Friday, April 04, 2008

Street Theater

I’m trusting you to believe me when I tell you this, but I don’t usually notice first off whether another dude is cute.  That’s just not where I usually go.  So I was actually a little surprised at myself to be thinking, first off, that this was a truly handsome young man.  The next thing I noticed was that he was talking on a cell phone, then his ballcap, perched awkwardly on his big anachronistic afro.  His other hand, at his waistband, held pants that drooped in back well past his knees, exposing comortable-looking black boxers.  His track jacket was slung deeply off both his shoulders and the team jersey underneath was ruched voluminously.  His pristine court shoes sported thick heavy laces that he had left eblaborately untied.  He walked slowly, his knees mired in his track suit, both hands immobilized in ungainly, opposite positions, openmouthed, wide-eyed, slackjawed, slump-shouldered, shuffling, vacant.  He looked a little like a young Will Smith, but the overall effect was pretty damn ludicrous. 

He turned, confusedly, exposing a designer’s name written in large white letters across his ass, and checked in with a young woman standing nearby.  She stood near a a sapling that was just coming into leaf, wearing well-maintained form-fitting jeans, black leather boots with heels, a designer T and a denim jacket.  She seemed a little younger than he, also attractive though clearly still in sight of her childhood.  She looked, regardless, like she meant business.  She gestured toward the young man with agonized frustration, hunching, reaching forward, both hands outstretched; then she stood quickly back up, hip cocked, arms crossed, lip curled in a disappointed sneer, and her eyes began to scan. 
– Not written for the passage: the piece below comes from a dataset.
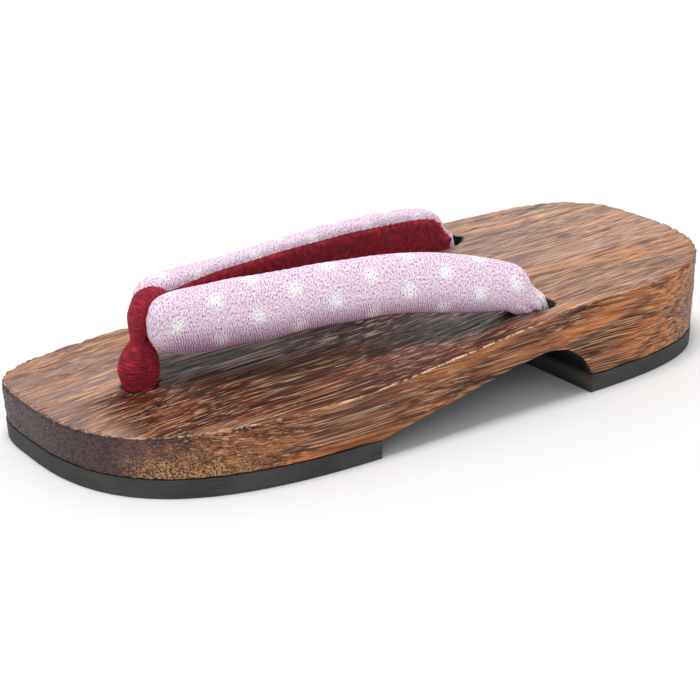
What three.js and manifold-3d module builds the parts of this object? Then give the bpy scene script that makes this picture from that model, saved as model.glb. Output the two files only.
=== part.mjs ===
// A left geta sandal: one block of scorched wood, arched between ball and heel,
// with a rubber pad under each bearing face, a padded strap that forks from a
// toe loop, and a velvet lining on the foot side of each strap.
// Millimetres. The toe points to -Y, the heel to +Y, the outer side is +X.

import * as THREE from 'three';
import { mergeVertices } from 'three/addons/utils/BufferGeometryUtils.js';
import Module from 'manifold-3d';

const wasm = await Module();
wasm.setup();

// Wooden body
const LENGTH = 240;
const WIDTH = 93;
const TOE_HEIGHT = 18.3;
const HEEL_HEIGHT = 33.6;
const TOE_TIP_INWARD = 12.4;
const HEEL_TIP_INWARD = 4.8;
const WALL_DRAFT = 0.9;

// Rubber pads and the arch between them
const PAD_THICKNESS = 6;
const FRONT_PAD_LENGTH = 84.3;
const HEEL_PAD_LENGTH = 70.7;
const ARCH_TOP = 18.6;
const ARCH_RADIUS = 21;

// Holes in the wood
const TOE_HOLE_BORE = 10.6;
const TOE_HOLE_FROM_TOE = 31.5;
const TOE_HOLE_INWARD = 3.8;
const KNOT_POCKET_BORE = 15;
const KNOT_POCKET_DEPTH = 4.2;
const SIDE_HOLE_BORE = 9;
const SIDE_HOLE_LEAN = 7;
const OUTER_HOLE_FROM_HEEL = 86;
const OUTER_HOLE_OUTWARD = 35;
const INNER_HOLE_FROM_HEEL = 72.5;
const INNER_HOLE_INWARD = 28.5;

// Padded strap
const STRAP_HEIGHT = 20;
const STRAP_THICKNESS = 10.5;
const STRAP_RISE = 20.8;
const STRAP_LEAN = 14;
const STRAP_SPREAD = 3.8;
const OUTER_NOSE_FORWARD = -1.0;
const INNER_NOSE_FORWARD = -1.4;
const OUTER_BOW = 3;
const INNER_BOW = -1;
const OUTER_SAG = 0;
const INNER_SAG = 3.3;
const OUTER_LIFT = 0;
const INNER_LIFT = 3.4;
const TAIL_WIDTH = 6.4;
const KNOT_WIDTH = 11;
const KNOT_HEIGHT = 7;
const FOLD_REACH = 2.5;
const FOLD_DEPTH = 7.4;
const FOLD_HEIGHT = 14.5;
const LINING_FROM_FOLD = 12;
const LINING_FROM_HOLE = 2.6;

// Toe loop
const LOOP_RISE = 27.4;
const LOOP_DEPTH = 11;
const LOOP_WIDTH = 9.5;
const LOOP_THICKNESS = 8.2;
const LOOP_TAIL_WIDTH = 9.2;
const LOOP_KNOT_WIDTH = 12;
const LOOP_KNOT_HEIGHT = 6.8;

// Clearance between pieces that curve round each other
const GAP = 0.3;

// How far a cutting shape reaches past what it cuts
const PAST = 6;

// Fineness of the faceted solids
const EDGE_STEPS = 12;
const PROFILE_STEPS = 36;
const ARCH_STEPS = 14;
const STRAP_RINGS = 22;
const TAIL_RINGS = 3;
const LOOP_RINGS = 14;
const LOOP_SIDES = 12;
const HALF_SIDES = 10;
const ROUND_SIDES = 20;

const TOE_Y = -LENGTH / 2;
const HEEL_Y = LENGTH / 2;
const FRONT_PAD_END = TOE_Y + FRONT_PAD_LENGTH;
const HEEL_PAD_END = HEEL_Y - HEEL_PAD_LENGTH;
const POST = new THREE.Vector2(-TOE_HOLE_INWARD, TOE_Y + TOE_HOLE_FROM_TOE);

// Plan outline of each side. Half widths are shares of WIDTH, places are shares
// of LENGTH from the toe, and the pulls say how square the two ends are.
const SIDES = [
  { sign: 1, ball: 0.5, ballAt: 0.346, waist: 0.495, heel: 0.5, toePull: 0.7, heelPull: 0.76 },
  { sign: -1, ball: 0.495, ballAt: 0.167, waist: 0.481, heel: 0.5, toePull: 0.97, heelPull: 0.84 },
];
const WAIST_AT = 0.524;
const HEEL_AT = 0.6975;
const SIDE_EASE = 0.45;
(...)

Our eyes met, just for an instant.  I was just walking past, after all, ears plugged with wires, looking at stuff as it went on around me on my way to the bus stop, just another dude going home.  Her eyes registered my presence but glided right past, kept turning towards something nearby, something that whithered that sneer right off her cheeks and sucked all the starch from her spine:

A woman, white, normal, on her cell phone.  She’s sensibly dressed for having spent her day in an office downtown, light on the make-up and moderately long in the tooth.  Did she carry an attache’ case?  Was it leather, or cloth?  I don’t recall, it made no difference.  Everything about her read “mainstream moderate.” Her personal credo, I couldn’t guess, but she was the personification of the downtown everywoman, a starling noteworthy mostly for being isolated from its anonymizing flock. 

She was putting away her cell, watching the lanky, painstakingly disheveled young man, and laughing her ass off at him.  She made no pretense of subtlety; she stared and guffawed.  And truly, he was ridiculous; it took willpower for me not to join her.  But I had seen the hurt look in that young girlwoman’s eyes, and I’m really glad that this time, for a change, I restrained myself.